··· Supplied material ···

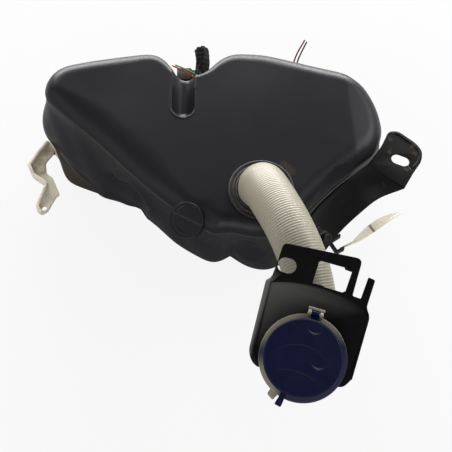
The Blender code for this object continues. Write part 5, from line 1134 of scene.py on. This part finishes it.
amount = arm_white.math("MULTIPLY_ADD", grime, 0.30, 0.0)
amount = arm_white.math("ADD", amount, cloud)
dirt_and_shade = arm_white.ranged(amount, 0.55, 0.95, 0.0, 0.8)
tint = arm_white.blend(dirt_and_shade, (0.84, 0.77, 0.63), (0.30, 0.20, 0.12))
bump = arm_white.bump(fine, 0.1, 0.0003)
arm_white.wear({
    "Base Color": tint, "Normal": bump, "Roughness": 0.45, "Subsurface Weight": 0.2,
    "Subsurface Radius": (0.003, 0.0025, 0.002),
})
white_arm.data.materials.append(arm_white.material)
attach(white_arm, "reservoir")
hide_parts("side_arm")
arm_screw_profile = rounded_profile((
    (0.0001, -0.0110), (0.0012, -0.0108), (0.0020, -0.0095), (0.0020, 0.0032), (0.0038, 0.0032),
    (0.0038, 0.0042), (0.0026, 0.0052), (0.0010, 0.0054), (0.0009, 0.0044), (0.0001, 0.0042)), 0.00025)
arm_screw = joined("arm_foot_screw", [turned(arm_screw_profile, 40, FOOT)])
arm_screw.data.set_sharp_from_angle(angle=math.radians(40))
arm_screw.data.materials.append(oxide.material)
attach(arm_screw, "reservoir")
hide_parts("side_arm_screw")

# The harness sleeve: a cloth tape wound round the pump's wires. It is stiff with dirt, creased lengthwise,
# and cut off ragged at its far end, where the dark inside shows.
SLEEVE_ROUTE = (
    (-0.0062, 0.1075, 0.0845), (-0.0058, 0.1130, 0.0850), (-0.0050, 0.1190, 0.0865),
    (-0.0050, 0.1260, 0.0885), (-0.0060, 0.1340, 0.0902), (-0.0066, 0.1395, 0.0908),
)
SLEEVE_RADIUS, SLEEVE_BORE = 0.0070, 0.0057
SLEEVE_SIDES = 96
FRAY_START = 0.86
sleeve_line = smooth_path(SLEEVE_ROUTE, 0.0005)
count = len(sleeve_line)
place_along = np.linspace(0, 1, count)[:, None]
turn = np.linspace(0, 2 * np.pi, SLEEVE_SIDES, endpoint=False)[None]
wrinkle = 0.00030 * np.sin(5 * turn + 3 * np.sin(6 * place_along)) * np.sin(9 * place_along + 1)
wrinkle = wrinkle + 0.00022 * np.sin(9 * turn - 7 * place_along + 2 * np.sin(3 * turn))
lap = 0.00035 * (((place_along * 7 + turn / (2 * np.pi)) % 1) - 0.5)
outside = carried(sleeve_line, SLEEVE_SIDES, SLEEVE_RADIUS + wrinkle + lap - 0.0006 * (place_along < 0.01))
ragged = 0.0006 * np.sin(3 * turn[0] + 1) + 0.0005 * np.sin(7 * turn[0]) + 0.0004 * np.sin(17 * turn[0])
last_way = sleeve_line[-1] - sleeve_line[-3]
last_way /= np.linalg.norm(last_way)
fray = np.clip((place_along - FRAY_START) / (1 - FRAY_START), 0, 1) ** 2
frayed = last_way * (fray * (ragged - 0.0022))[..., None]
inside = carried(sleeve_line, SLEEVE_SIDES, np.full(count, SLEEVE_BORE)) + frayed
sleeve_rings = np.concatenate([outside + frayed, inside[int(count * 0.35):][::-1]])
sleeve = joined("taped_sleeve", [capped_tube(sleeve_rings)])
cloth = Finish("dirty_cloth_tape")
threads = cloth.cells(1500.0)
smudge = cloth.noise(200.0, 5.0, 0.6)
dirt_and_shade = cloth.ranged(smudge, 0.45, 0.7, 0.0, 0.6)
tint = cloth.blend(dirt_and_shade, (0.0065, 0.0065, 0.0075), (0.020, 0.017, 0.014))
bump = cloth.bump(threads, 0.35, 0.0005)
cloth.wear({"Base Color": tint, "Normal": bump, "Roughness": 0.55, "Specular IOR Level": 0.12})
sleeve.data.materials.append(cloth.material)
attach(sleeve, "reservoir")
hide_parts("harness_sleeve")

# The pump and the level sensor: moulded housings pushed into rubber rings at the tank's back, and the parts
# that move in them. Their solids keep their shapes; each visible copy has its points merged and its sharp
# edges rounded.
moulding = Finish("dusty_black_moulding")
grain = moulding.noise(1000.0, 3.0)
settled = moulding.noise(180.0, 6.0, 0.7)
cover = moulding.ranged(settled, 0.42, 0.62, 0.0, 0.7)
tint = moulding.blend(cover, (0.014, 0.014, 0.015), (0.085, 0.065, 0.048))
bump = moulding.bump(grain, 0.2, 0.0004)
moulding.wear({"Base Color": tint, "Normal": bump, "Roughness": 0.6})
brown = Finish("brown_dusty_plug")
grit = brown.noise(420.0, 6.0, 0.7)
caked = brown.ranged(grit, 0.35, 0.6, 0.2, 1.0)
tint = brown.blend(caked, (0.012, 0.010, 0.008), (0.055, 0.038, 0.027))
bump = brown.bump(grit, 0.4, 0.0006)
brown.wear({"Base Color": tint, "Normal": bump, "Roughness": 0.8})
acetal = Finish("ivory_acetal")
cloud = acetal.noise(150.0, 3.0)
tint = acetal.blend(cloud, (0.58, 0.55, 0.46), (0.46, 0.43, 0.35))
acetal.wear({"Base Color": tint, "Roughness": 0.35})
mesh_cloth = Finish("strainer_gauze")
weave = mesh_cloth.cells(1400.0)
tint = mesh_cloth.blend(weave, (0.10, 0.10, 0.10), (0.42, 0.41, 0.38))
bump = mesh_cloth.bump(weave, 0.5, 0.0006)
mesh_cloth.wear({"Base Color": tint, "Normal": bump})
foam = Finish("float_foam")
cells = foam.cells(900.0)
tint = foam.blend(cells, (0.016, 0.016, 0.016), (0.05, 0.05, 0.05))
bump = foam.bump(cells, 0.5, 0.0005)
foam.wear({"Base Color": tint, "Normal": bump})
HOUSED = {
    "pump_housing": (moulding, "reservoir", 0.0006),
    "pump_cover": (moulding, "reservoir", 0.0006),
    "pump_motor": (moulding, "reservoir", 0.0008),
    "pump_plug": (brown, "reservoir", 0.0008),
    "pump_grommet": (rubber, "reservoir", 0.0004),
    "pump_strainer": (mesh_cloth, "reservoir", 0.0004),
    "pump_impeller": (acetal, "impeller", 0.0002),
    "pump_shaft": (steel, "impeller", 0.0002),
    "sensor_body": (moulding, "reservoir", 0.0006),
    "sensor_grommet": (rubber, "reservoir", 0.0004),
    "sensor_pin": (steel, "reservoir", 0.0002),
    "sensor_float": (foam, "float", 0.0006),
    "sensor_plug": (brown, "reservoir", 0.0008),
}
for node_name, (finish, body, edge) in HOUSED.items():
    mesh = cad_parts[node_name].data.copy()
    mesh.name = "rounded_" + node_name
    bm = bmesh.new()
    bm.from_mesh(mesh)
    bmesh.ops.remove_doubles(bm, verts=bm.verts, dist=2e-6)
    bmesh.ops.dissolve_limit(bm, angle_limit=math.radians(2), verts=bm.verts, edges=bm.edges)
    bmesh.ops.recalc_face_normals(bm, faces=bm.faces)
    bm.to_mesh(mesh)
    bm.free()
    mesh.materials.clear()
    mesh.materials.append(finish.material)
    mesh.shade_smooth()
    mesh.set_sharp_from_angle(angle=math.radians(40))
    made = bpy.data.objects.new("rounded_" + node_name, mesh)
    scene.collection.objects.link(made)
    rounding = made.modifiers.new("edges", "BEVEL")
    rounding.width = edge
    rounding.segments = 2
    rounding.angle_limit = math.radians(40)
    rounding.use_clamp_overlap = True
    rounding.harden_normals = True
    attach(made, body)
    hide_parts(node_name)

···

# Task statement
Show each line of the listing that holds the string "copy".

# Solution to the exercise
# that move in them. Their solids keep their shapes; each visible copy has its points merged and its sharp
    mesh = cad_parts[node_name].data.copy()